=== What the task asks ===
The data must be written out once more, precisely as given.
****************
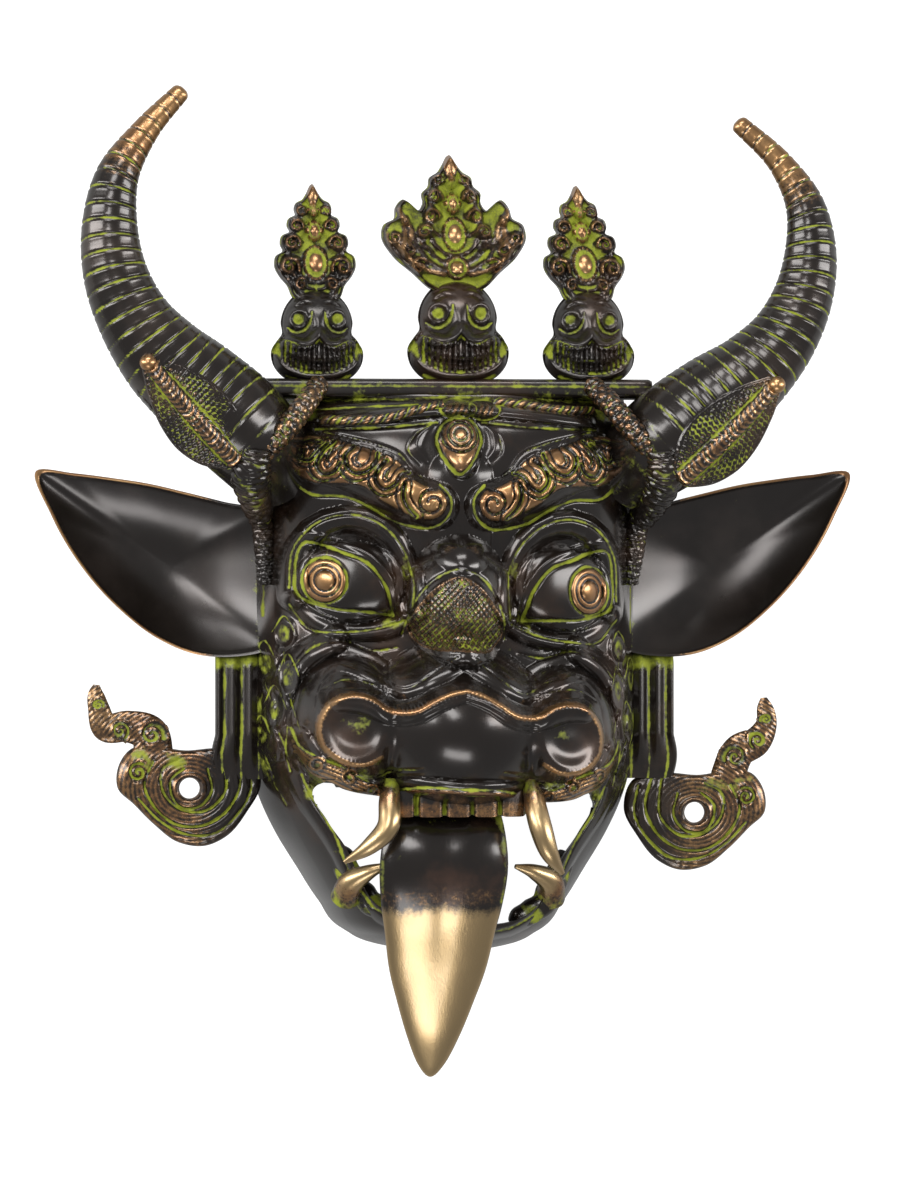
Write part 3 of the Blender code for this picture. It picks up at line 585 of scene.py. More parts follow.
def brass(name, patina=PATINA, warm=PATINA_WARM, scratches=0.3, grain=0.35, bump=0.12, coat=0.16):
    material = bpy.data.materials.new(name)
    material.use_nodes = True
    tree = material.node_tree
    shader = tree.nodes["Principled BSDF"]
    finish = tree.nodes.new("ShaderNodeGroup")
    finish.node_tree = finish_group
    finish.inputs["Patina"].default_value = patina
    finish.inputs["Warm patina"].default_value = warm
    for label in ("Green", "Copper", "Bare"):
        reader = tree.nodes.new("ShaderNodeAttribute")
        reader.attribute_name = label.lower()
        tree.links.new(reader.outputs["Fac"], finish.inputs[label])
    tree.links.new(finish.outputs["Color"], shader.inputs["Base Color"])
    tree.links.new(finish.outputs["Metallic"], shader.inputs["Metallic"])
    tree.links.new(finish.outputs["Roughness"], shader.inputs["Roughness"])
    tree.links.new(finish.outputs["Lacquer"], shader.inputs["Coat Weight"])
    shader.inputs["Coat Roughness"].default_value = coat
    shader.inputs["IOR"].default_value = 1.6
    surface = tree.nodes.new("ShaderNodeGroup")
    surface.node_tree = surface_group
    surface.inputs["Scratches"].default_value = scratches
    surface.inputs["Grain"].default_value = grain
    relief = tree.nodes.new("ShaderNodeBump")
    relief.inputs["Strength"].default_value = bump
    relief.inputs["Distance"].default_value = 0.0006
    tree.links.new(surface.outputs["Height"], relief.inputs["Height"])
    tree.links.new(relief.outputs["Normal"], shader.inputs["Normal"])
    return material


face_brass = brass("Dark brass of the face")
crown_brass = brass("Green brass of the crown", grain=0.7, bump=0.25, coat=0.3)
horn_brass = brass("Dark brass of the horns", warm=(0.035, 0.024, 0.018, 1.0), scratches=0.2)
snake_brass = brass("Scaled brass of the snakes", warm=(0.07, 0.04, 0.022, 1.0), bump=0.25)
ear_brass = brass("Polished brass of the ears", warm=(0.03, 0.022, 0.018, 1.0), coat=0.22)
scroll_brass = brass("Carved brass of the ribbons", warm=(0.06, 0.036, 0.02, 1.0), bump=0.2)
mouth_brass = brass("Brass of the mouth", warm=(0.07, 0.035, 0.022, 1.0), scratches=0.5, bump=0.2)
inside_brass = brass("Rough brass inside", warm=(0.09, 0.05, 0.025, 1.0), grain=1.2, bump=0.6, coat=0.5)
print("materials", len(bpy.data.materials))

# %% [markdown]
# ## The form of the face
#
# The face starts as a deep arch whose width and depth change from crown to chin, like a vault. Eyes,
# brows, nose, snout and lips are added to it as domes and rolls. But for the shallower nostrils, the
# numbers are the solid's own, so the skin lies on it. The wax leaned a little, which `lean` keeps.

# %% The face's vault
LEAN_FULL = 0.046
LEAN_TOP = 70.0
LEAN_RUN = 80.0


def half_width(y):
    return smooth_curve(
        y,
        (-184, -182, -175, -160, -143, -125, -105, -80, -40, 0, 60, 84, 100),
        (22, 33, 49, 62, 73, 84, 93, 98, 98, 98, 98, 95, 92),
    )


def depth(y):
    return smooth_curve(
        y,
        (-184, -176, -165, -150, -120, -80, -30, 0, 30, 60, 80, 88, 94, 100),
        (46, 66, 77, 80, 84, 86, 88, 92, 99, 102, 97, 90, 78, 76),
    )


def lean(x, y):
    share = unit((LEAN_TOP - y) / LEAN_RUN)
    return y + x * LEAN_FULL * share


# %% The face's features


def eye_form(x, y):
    form = swell(x, y, (53, 3), (27, 25), -9.0)
    form = form + dome(x, y, (53, -1), (27, 21), 15.0)
    upper = [(80, -10), (80, 10), (68, 27), (52, 31), (36, 24), (26, 6), (24, -14)]
    lower = [(81, -12), (68, -22), (50, -26), (34, -24), (23, -18)]
    form = form + roll(x, y, upper, 7.0, 6.0)
    return form + roll(x, y, lower, 5.0, 4.0)


def brow_form(x, y):
    pad = roll(x, y, [(13, 38), (32, 45), (55, 57), (76, 63)], 12.0, 8.0)
    return np.maximum(pad, dome(x, y, (13.5, 39.5), (8.5, 8.5), 10.0, 0.5))


def muzzle_form(x, y):
    lobes = dome(x, y, (53, -73), (29, 35), 37.0, 0.6)
    middle = dome(x, y, (0, -70), (48, 42), 46.0, 0.6)
    form = blended_max(lobes, middle, 9.0)
    ridge = [(0, -52), (13, -57), (25, -64), (38, -65), (49, -61), (60, -60)]
    form = form + roll(x, y, ridge, 6.0, 4.0)
    ring = np.hypot(x - 53, y + 74)
    form = form + 2.6 * mark(ring - 15.5, 4.5)
    form = form - 4.5 * np.exp(-((ring / 12.0) ** 3))
    snarl = [(0, -34), (16, -43), (30, -50), (46, -42), (64, -38), (76, -50), (80, -74)]
    return form + roll(x, y, snarl, 8.0, 4.5)


def lip_form(x, y):
    upper = [(0, -104), (22, -103), (42, -104), (60, -101), (72, -93), (80, -80)]
    lower = [(80, -96), (74, -110), (64, -124), (55, -138), (48, -152), (34, -167), (0, -174)]
    return roll(x, y, upper, 7.0, 7.0) + roll(x, y, lower, 5.0, 4.0)


def cheek_form(x, y):
    form = roll(x, y, [(60, -30), (78, -42), (86, -62), (87, -86)], 7.0, 6.0)
    for centre, radii in (((91, -44), (5, 8)), ((92, -66), (4, 11)), ((90, -86), (4, 10))):
        form = form + dome(x, y, centre, radii, 4.0)
    return form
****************
=== Correct answer ===
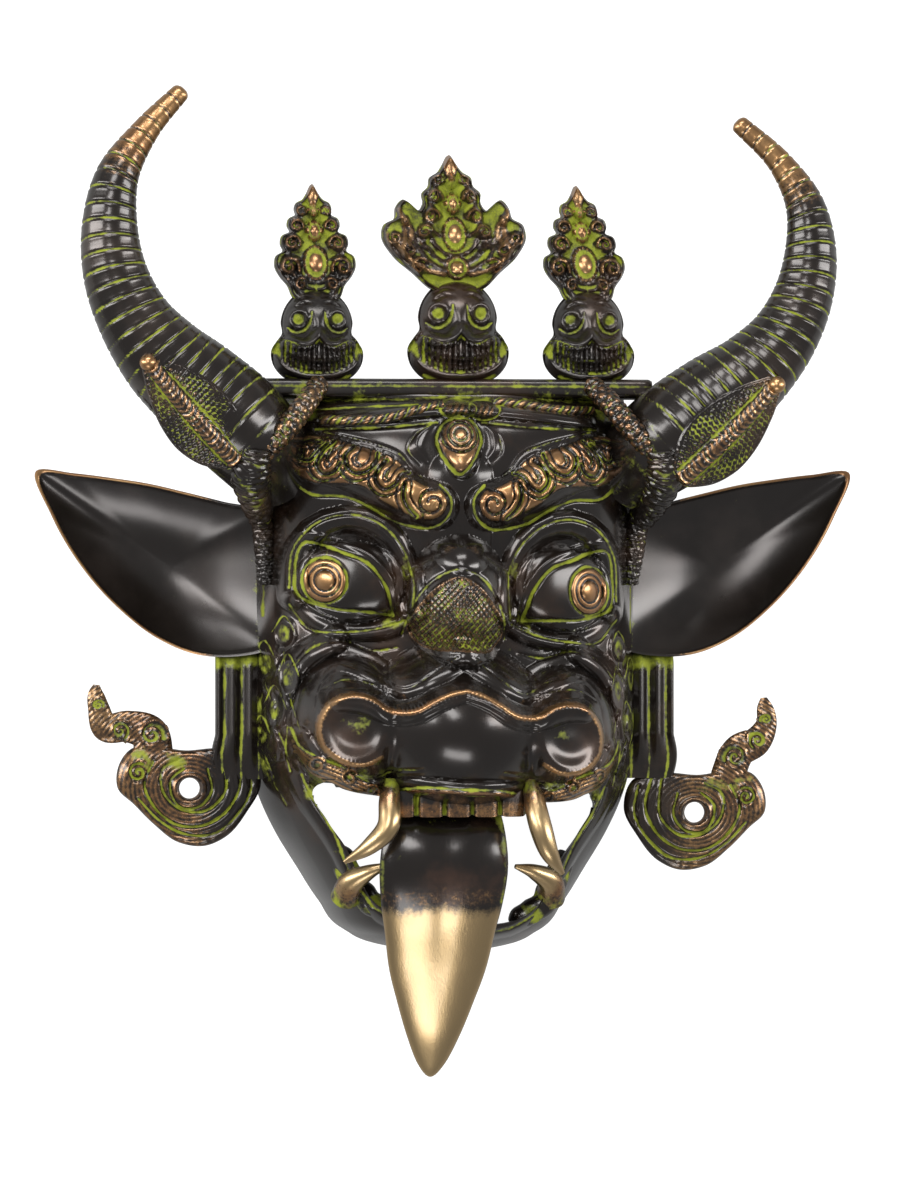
Write part 3 of the Blender code for this picture. It picks up at line 585 of scene.py. More parts follow.
def brass(name, patina=PATINA, warm=PATINA_WARM, scratches=0.3, grain=0.35, bump=0.12, coat=0.16):
    material = bpy.data.materials.new(name)
    material.use_nodes = True
    tree = material.node_tree
    shader = tree.nodes["Principled BSDF"]
    finish = tree.nodes.new("ShaderNodeGroup")
    finish.node_tree = finish_group
    finish.inputs["Patina"].default_value = patina
    finish.inputs["Warm patina"].default_value = warm
    for label in ("Green", "Copper", "Bare"):
        reader = tree.nodes.new("ShaderNodeAttribute")
        reader.attribute_name = label.lower()
        tree.links.new(reader.outputs["Fac"], finish.inputs[label])
    tree.links.new(finish.outputs["Color"], shader.inputs["Base Color"])
    tree.links.new(finish.outputs["Metallic"], shader.inputs["Metallic"])
    tree.links.new(finish.outputs["Roughness"], shader.inputs["Roughness"])
    tree.links.new(finish.outputs["Lacquer"], shader.inputs["Coat Weight"])
    shader.inputs["Coat Roughness"].default_value = coat
    shader.inputs["IOR"].default_value = 1.6
    surface = tree.nodes.new("ShaderNodeGroup")
    surface.node_tree = surface_group
    surface.inputs["Scratches"].default_value = scratches
    surface.inputs["Grain"].default_value = grain
    relief = tree.nodes.new("ShaderNodeBump")
    relief.inputs["Strength"].default_value = bump
    relief.inputs["Distance"].default_value = 0.0006
    tree.links.new(surface.outputs["Height"], relief.inputs["Height"])
    tree.links.new(relief.outputs["Normal"], shader.inputs["Normal"])
    return material


face_brass = brass("Dark brass of the face")
crown_brass = brass("Green brass of the crown", grain=0.7, bump=0.25, coat=0.3)
horn_brass = brass("Dark brass of the horns", warm=(0.035, 0.024, 0.018, 1.0), scratches=0.2)
snake_brass = brass("Scaled brass of the snakes", warm=(0.07, 0.04, 0.022, 1.0), bump=0.25)
ear_brass = brass("Polished brass of the ears", warm=(0.03, 0.022, 0.018, 1.0), coat=0.22)
scroll_brass = brass("Carved brass of the ribbons", warm=(0.06, 0.036, 0.02, 1.0), bump=0.2)
mouth_brass = brass("Brass of the mouth", warm=(0.07, 0.035, 0.022, 1.0), scratches=0.5, bump=0.2)
inside_brass = brass("Rough brass inside", warm=(0.09, 0.05, 0.025, 1.0), grain=1.2, bump=0.6, coat=0.5)
print("materials", len(bpy.data.materials))

# %% [markdown]
# ## The form of the face
#
# The face starts as a deep arch whose width and depth change from crown to chin, like a vault. Eyes,
# brows, nose, snout and lips are added to it as domes and rolls. But for the shallower nostrils, the
# numbers are the solid's own, so the skin lies on it. The wax leaned a little, which `lean` keeps.

# %% The face's vault
LEAN_FULL = 0.046
LEAN_TOP = 70.0
LEAN_RUN = 80.0


def half_width(y):
    return smooth_curve(
        y,
        (-184, -182, -175, -160, -143, -125, -105, -80, -40, 0, 60, 84, 100),
        (22, 33, 49, 62, 73, 84, 93, 98, 98, 98, 98, 95, 92),
    )


def depth(y):
    return smooth_curve(
        y,
        (-184, -176, -165, -150, -120, -80, -30, 0, 30, 60, 80, 88, 94, 100),
        (46, 66, 77, 80, 84, 86, 88, 92, 99, 102, 97, 90, 78, 76),
    )


def lean(x, y):
    share = unit((LEAN_TOP - y) / LEAN_RUN)
    return y + x * LEAN_FULL * share


# %% The face's features


def eye_form(x, y):
    form = swell(x, y, (53, 3), (27, 25), -9.0)
    form = form + dome(x, y, (53, -1), (27, 21), 15.0)
    upper = [(80, -10), (80, 10), (68, 27), (52, 31), (36, 24), (26, 6), (24, -14)]
    lower = [(81, -12), (68, -22), (50, -26), (34, -24), (23, -18)]
    form = form + roll(x, y, upper, 7.0, 6.0)
    return form + roll(x, y, lower, 5.0, 4.0)


def brow_form(x, y):
    pad = roll(x, y, [(13, 38), (32, 45), (55, 57), (76, 63)], 12.0, 8.0)
    return np.maximum(pad, dome(x, y, (13.5, 39.5), (8.5, 8.5), 10.0, 0.5))


def muzzle_form(x, y):
    lobes = dome(x, y, (53, -73), (29, 35), 37.0, 0.6)
    middle = dome(x, y, (0, -70), (48, 42), 46.0, 0.6)
    form = blended_max(lobes, middle, 9.0)
    ridge = [(0, -52), (13, -57), (25, -64), (38, -65), (49, -61), (60, -60)]
    form = form + roll(x, y, ridge, 6.0, 4.0)
    ring = np.hypot(x - 53, y + 74)
    form = form + 2.6 * mark(ring - 15.5, 4.5)
    form = form - 4.5 * np.exp(-((ring / 12.0) ** 3))
    snarl = [(0, -34), (16, -43), (30, -50), (46, -42), (64, -38), (76, -50), (80, -74)]
    return form + roll(x, y, snarl, 8.0, 4.5)


def lip_form(x, y):
    upper = [(0, -104), (22, -103), (42, -104), (60, -101), (72, -93), (80, -80)]
    lower = [(80, -96), (74, -110), (64, -124), (55, -138), (48, -152), (34, -167), (0, -174)]
    return roll(x, y, upper, 7.0, 7.0) + roll(x, y, lower, 5.0, 4.0)


def cheek_form(x, y):
    form = roll(x, y, [(60, -30), (78, -42), (86, -62), (87, -86)], 7.0, 6.0)
    for centre, radii in (((91, -44), (5, 8)), ((92, -66), (4, 11)), ((90, -86), (4, 10))):
        form = form + dome(x, y, centre, radii, 4.0)
    return form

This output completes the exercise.